Aos 17 anos, Danylo treinava no Ucsa, da quarta divisão ucraniana, na cidade de Kiev, e já tinha o desejo de ser atleta profissional. Mas tudo poderia ter acabado em 24 de fevereiro do ano passado, quando um barulho muito forte mudou a rotina de sua casa, às 5h. Era um míssil interceptado pela defesa antiaérea da Ucrânia.

"Eu escutei uma explosão. Era nossa defesa interceptando um míssil da Rússia. O barulho foi muito grande. Eu acordei e corri até o quarto dos meus pais, estava com muito medo. Perguntei se tinham ouvido, disseram que sim. Ali eu tive um ataque de pânico, fiquei 30 minutos na cama, sem conseguir fazer nada, tremendo de medo. Depois do ataque de pânico passar, começamos a conversar sobre buscar refúgio e deixar a Ucrânia", contou Danylo ao UOL.
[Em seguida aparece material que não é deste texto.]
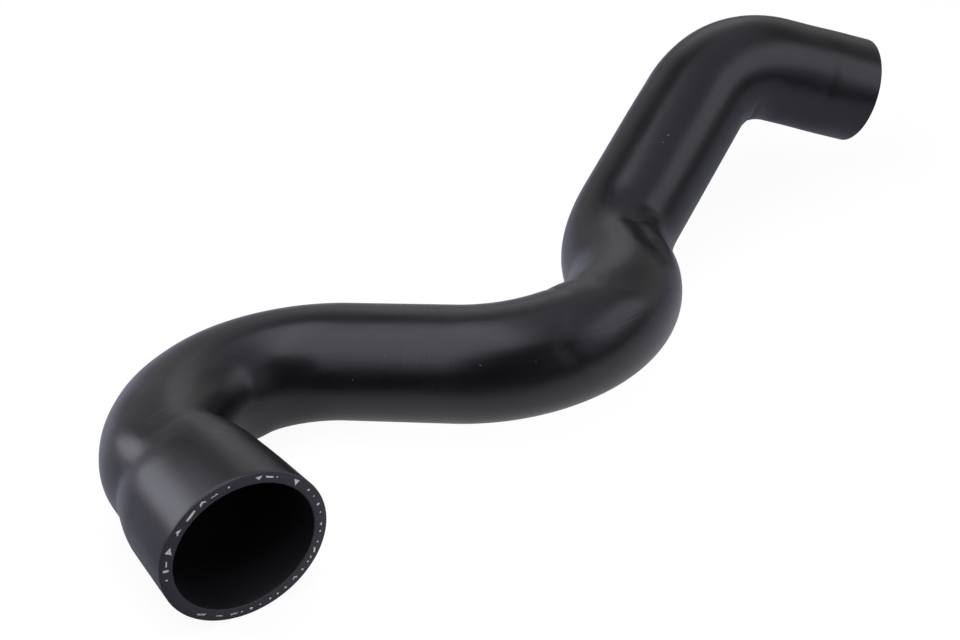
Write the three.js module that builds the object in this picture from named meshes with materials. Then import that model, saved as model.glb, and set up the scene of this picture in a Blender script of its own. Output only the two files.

De Kiev, ele, os pais e a avó partiram para Lviv carregando apenas o que conseguiram pegar. "Não sabíamos para onde ir, para Polônia ou para Romênia. Decidimos sair da Ucrânia quando a guerra começou. Mas conseguimos levar só o que realmente era necessário. Nossas roupas ficaram todas em Kiev", contou.

Depois de quase um mês em Lviv, a família teve a oportunidade de sair da Ucrânia pela Polônia e foi para Varsóvia, onde tinha amigos. A saída foi autorizada apenas porque o pai de Danylo é diabético e ele tinha 17 anos, ou seja, não prestariam serviço militar.
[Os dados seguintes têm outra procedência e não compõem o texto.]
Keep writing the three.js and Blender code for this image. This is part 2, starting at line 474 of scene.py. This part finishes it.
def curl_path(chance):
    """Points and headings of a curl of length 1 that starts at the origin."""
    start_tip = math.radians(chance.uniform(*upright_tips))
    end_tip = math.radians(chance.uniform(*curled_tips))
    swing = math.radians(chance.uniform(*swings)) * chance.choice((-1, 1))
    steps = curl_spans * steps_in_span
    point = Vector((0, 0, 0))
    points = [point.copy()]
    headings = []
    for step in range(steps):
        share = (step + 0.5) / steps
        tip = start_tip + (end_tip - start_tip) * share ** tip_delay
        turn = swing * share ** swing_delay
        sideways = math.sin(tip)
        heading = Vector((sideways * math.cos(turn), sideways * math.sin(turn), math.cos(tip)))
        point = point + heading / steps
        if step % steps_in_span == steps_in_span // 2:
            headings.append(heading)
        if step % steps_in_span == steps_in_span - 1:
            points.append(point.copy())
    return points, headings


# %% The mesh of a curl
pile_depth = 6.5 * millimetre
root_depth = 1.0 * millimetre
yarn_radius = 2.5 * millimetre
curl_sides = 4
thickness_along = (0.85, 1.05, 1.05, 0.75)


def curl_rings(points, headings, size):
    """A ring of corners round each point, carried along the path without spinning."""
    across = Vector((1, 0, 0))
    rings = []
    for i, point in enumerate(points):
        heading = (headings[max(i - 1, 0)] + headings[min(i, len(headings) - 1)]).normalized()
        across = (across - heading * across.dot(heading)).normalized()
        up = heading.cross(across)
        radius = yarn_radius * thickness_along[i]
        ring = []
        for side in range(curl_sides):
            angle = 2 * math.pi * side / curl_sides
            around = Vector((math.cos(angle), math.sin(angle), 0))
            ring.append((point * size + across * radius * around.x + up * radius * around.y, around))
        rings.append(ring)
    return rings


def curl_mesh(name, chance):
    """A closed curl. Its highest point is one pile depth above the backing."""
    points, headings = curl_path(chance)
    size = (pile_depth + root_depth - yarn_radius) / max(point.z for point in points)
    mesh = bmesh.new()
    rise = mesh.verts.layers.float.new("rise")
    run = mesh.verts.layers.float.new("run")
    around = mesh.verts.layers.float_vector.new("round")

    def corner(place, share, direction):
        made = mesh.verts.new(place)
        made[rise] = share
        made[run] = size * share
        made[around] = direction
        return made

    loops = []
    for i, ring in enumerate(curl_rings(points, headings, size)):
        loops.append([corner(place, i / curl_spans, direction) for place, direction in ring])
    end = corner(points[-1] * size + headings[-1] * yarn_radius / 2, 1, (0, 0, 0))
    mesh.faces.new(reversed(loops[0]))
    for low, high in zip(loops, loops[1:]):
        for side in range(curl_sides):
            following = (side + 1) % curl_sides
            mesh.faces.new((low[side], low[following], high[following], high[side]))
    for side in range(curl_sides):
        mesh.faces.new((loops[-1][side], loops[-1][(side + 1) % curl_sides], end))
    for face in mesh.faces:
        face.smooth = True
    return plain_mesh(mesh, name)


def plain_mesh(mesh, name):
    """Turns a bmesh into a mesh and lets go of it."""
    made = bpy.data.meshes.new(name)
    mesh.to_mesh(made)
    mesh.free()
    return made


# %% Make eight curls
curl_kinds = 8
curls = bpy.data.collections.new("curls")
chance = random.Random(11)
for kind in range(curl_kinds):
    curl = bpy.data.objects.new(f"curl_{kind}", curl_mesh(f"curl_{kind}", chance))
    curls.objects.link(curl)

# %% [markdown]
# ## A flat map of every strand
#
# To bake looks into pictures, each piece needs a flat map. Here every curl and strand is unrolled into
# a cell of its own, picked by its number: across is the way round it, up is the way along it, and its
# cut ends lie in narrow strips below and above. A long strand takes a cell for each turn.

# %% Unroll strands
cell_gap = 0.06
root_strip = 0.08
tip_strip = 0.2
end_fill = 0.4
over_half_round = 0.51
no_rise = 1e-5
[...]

Sem possibilidade de refúgio permanente na Polônia, a família precisou partir novamente. Foi em Madrid, por intermédio da Cruz Vermelha Espanhola que a família conseguiu se estabelecer. Por lá ficaram os pais e a avó do goleiro. Mas ele seguiu seu sonho.
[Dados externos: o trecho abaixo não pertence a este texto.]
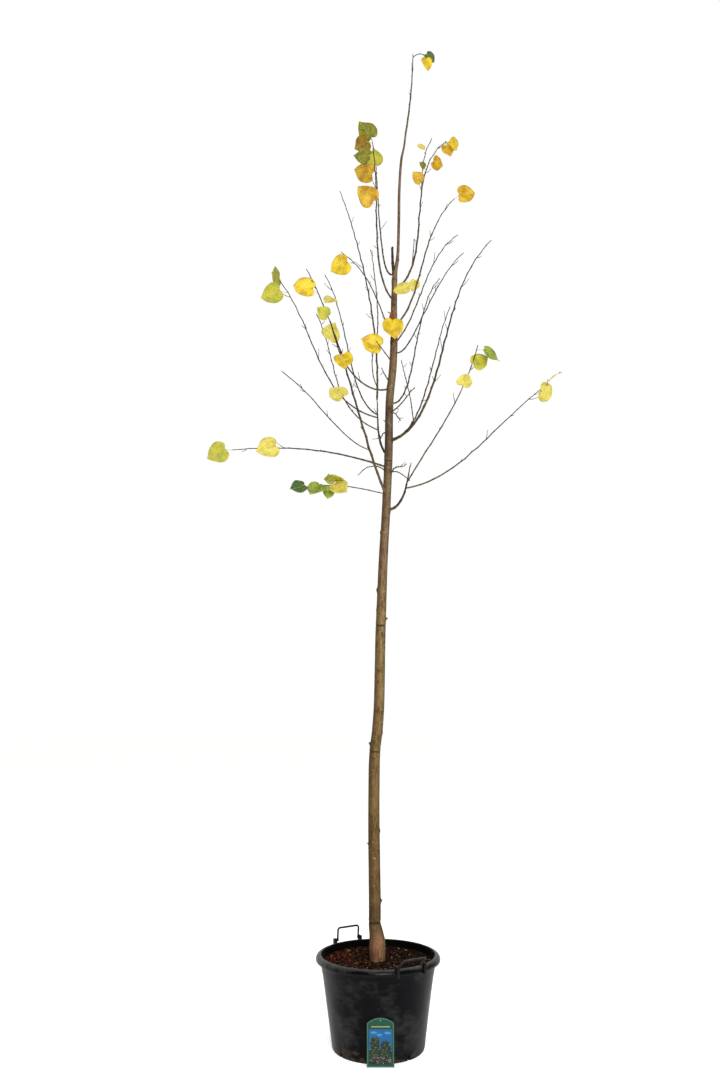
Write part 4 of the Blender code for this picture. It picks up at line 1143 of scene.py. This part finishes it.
def plastic(name, plain, dust_sheen_grey, rough, dust_sheen_low, dust_sheen_high, scuff, shine, side, soiled):
    """Moulded polypropylene: faintly grained and satin, with dust and pale scuffs.

    The grey of dust is partly painted light: faces that point to the front get the least of
    it, which paints shade on the front and sheen on the edges, faces that point up get more,
    as dust and as a painted highlight on the rim's top, and the side value lays more on the
    face that points to -X, partly dust and partly painted sheen. Wet soil has splashed on the
    foot and dried.
    """
    material, add, shader, place = start_material(name + "_polypropylene", 0.5, 1.49, shine,
                                                  Sheen_Weight=0.03, Sheen_Roughness=0.3)
    # Dust lies in clouds of 140 mm with runs of rain 30 mm apart, and scratches keep 45 mm
    # apart. The moulded grain is 1 mm, drawn a few times coarser than real, to show.
    clouds = add("TexNoise", place, Scale=7, Detail=6, Roughness=0.62)
    streaked = add("Mapping", place, Scale=(1, 1, 2.2))
    runs = add("TexNoise", streaked, Scale=34, Detail=4)
    both = add("Math", runs, 0.25, clouds, operation="MULTIPLY_ADD")
    # Painted light: the front gets less of the dust grey, as painted shade, the edges and the -X side more,
    # as painted sheen, and tops more, as dust and a painted highlight.
    facing = add("SeparateXYZ", (add("NewGeometry"), "Normal"))
    upward = add("Math", (facing, "Z"), 0.22, both, operation="MULTIPLY_ADD")
    front = add("Math", (facing, "Y"), 0, operation="MINIMUM")
    dust_and_edge_sheen = add("Math", front, 0.32, upward, operation="MULTIPLY_ADD")
    dust_and_side_sheen = add("Math", (facing, "X"), -side, dust_and_edge_sheen, operation="MULTIPLY_ADD")
    dust_and_sheen_coat = add("MixRGB", add("MapRange", dust_and_side_sheen, dust_sheen_low, dust_sheen_high), plain, dust_sheen_grey)
    tilted = add("Mapping", place, Rotation=(0.12, 0.05, 0), Scale=(1, 1, 9))
    scratches = add("TexNoise", tilted, Scale=22, Detail=8, Roughness=0.75)
    scratch = add("MapRange", scratches, 0.64, 0.7, 0, scuff)
    scuffed = add("MixRGB", scratch, dust_and_sheen_coat, "#7c7c78")
    height = add("SeparateXYZ", place)
    splash = add("Math", (height, "Z"), -SPLASH_FALL, runs, operation="MULTIPLY_ADD")
    crusted = add("MapRange", splash, 0.45, 0.56, 0, soiled)
    grains = add("TexNoise", place, Scale=900, Detail=2)
    join(shader, Base_Color=add("MixRGB", crusted, scuffed, "#3b2c20"),
         Roughness=add("MapRange", both, 0.43, 0.83, rough - 0.08, rough + 0.16),
         Normal=add("Bump", Height=grains, Strength=0.25, Distance=0.15 * MM))
    return material


# Name, plain colour and the grey of dust with painted sheen, roughness, where that grey starts
# and is full, scuffs, shine, dust and painted sheen on the -X side, and soil on the foot.
PLASTICS = (("moulded_black", "#030306", "#5a5a58", 0.38, 0.3, 1.25, 0.14, 0.07, 0.04, 0.85),
            ("handled_black", "#030305", "#63625f", 0.24, 0.42, 1.1, 0.24, 0.11, 0.12, 0),
            ("soil_stained", "#030302", "#0d0a07", 0.6, 0.525, 1.025, 0, 0.05, 0, 0),
            ("satin_black", "#060608", "#1c1a19", 0.36, 0.725, 1.175, 0.15, 0.15, 0, 0),
            ("dusty_black", "#1c1815", "#5c4f44", 0.6, 0.325, 0.775, 0.2, 0.15, 0, 0))
pot_plastic, rim_plastic, stained_plastic, bail_plastic, dusty_plastic = [plastic(*row) for row in PLASTICS]
print("plastics:", pot_plastic.name, rim_plastic.name, bail_plastic.name)


# %% Pot profile
def wall_radius(height):
    return FOOT_RADIUS + WALL_SLOPE * height


def rim_outline(grow=0):
    """Outside of the pot, from its foot over the rolled rim to the rim's inner edge."""
    bend = SLOT_HEIGHT + 0.006
    return [
        (FOOT_RADIUS - 0.002 + grow, 0), (wall_radius(0.003) + grow, 0.003),
        (wall_radius(bend) + grow, bend), (wall_radius(RIM_LOW) + grow, RIM_LOW - grow),
        (RIM_RADIUS - 0.0018 + grow, RIM_LOW - grow),
        (RIM_RADIUS + grow, RIM_LOW + 0.003), (RIM_RADIUS + grow, RIM_LOW + 0.009),
        (RIM_RADIUS - 0.003 + grow, RIM_TOP - 0.0065 + grow),
        (RIM_RADIUS - 0.009, RIM_TOP - 0.002 + grow), (RIM_RADIUS - 0.016, RIM_TOP + grow),
    ]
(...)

Danylo começou a estudar português aos 14 anos, pois frequenta a Igreja Universal e convivia com muitos brasileiros. Hoje é fluente na língua. E no clube em que atuava na Ucrânia firmou um laço que o fez cruzar o oceano. O empresário Pablo Bueno é representante do Ucsa e tinha conhecido o goleiro quando levou o meia-atacante Tetê — atualmente no Leicester, da Inglaterra — para atuar no Shakhtar Donetsk.

Hoje, o agente é ligado ao União Frederiquense e foi quem convidou o goleiro a seguir seu sonho no Brasil. O desafio foi aceito porque os objetivos são grandes. Danylo quer voltar para Ucrânia um dia, quer jogar em gigantes da Europa, deseja Real Madrid ou Liverpool.

"Eu quero esperar a guerra acabar para voltar, não é algo para agora. Tenho muita saudade do meu país, é minha casa. Quero ajudar o serviço militar ucraniano, porque confiamos neles, eles são muito fortes. Mas meu objetivo é jogar na Europa, no Real Madrid, no Liverpool", contou.

Hoje sua única ligação com o Velho Continente são as videochamadas com a família ou as notícias que acompanha sobre a situação em seu país.

"Tenho contato com um amigo que morava em Cracóvia [Polônia] e foi horrível porque quase todos os dias têm alarme [antimíssil]. Ainda hoje é assim. As pessoas se acostumaram até hoje escutar alarme. No início, as pessoas ficavam com medo, agora eles estão mais tranquilos, acham que é normal. Eu acompanho muitas notícias da Ucrânia, hoje em dia, os russos saíram de Kiev, o que foi bom, mas os mísseis são complicados", explicou.

Vida no Brasil

Danylo já está totalmente adaptado. Desde março no Brasil, ele se sente confortável com os colegas de clube, tanto os brasileiros quanto um inglês e um angolano que vivem a mesma situação dele: esperam a janela de transferências para começar a jogar.

"A rapaziada do União é muito top, são muito bons", disse. "Eu fiquei surpreso quando cheguei ao Brasil, porque ouvir falar é uma coisa, estar aqui é outra. As pessoas são muito abertas, falam muito, na Ucrânia normalmente não falamos muito. Eu sou uma pessoa fechada, só falo com meus amigos, meus pais, quem eu conheço, mas aqui já falo com todo mundo", acrescentou.

"O futebol brasileiro é muito diferente do ucraniano. Lá, nosso campeonato é muito físico, aqui é mais técnico e rápido. Eu gosto muito do nível do clube, do pessoal, dos jogadores, para mim é uma grande oportunidade e uma alegria. Todos os dias estou crescendo e quero chegar no topo", finalizou.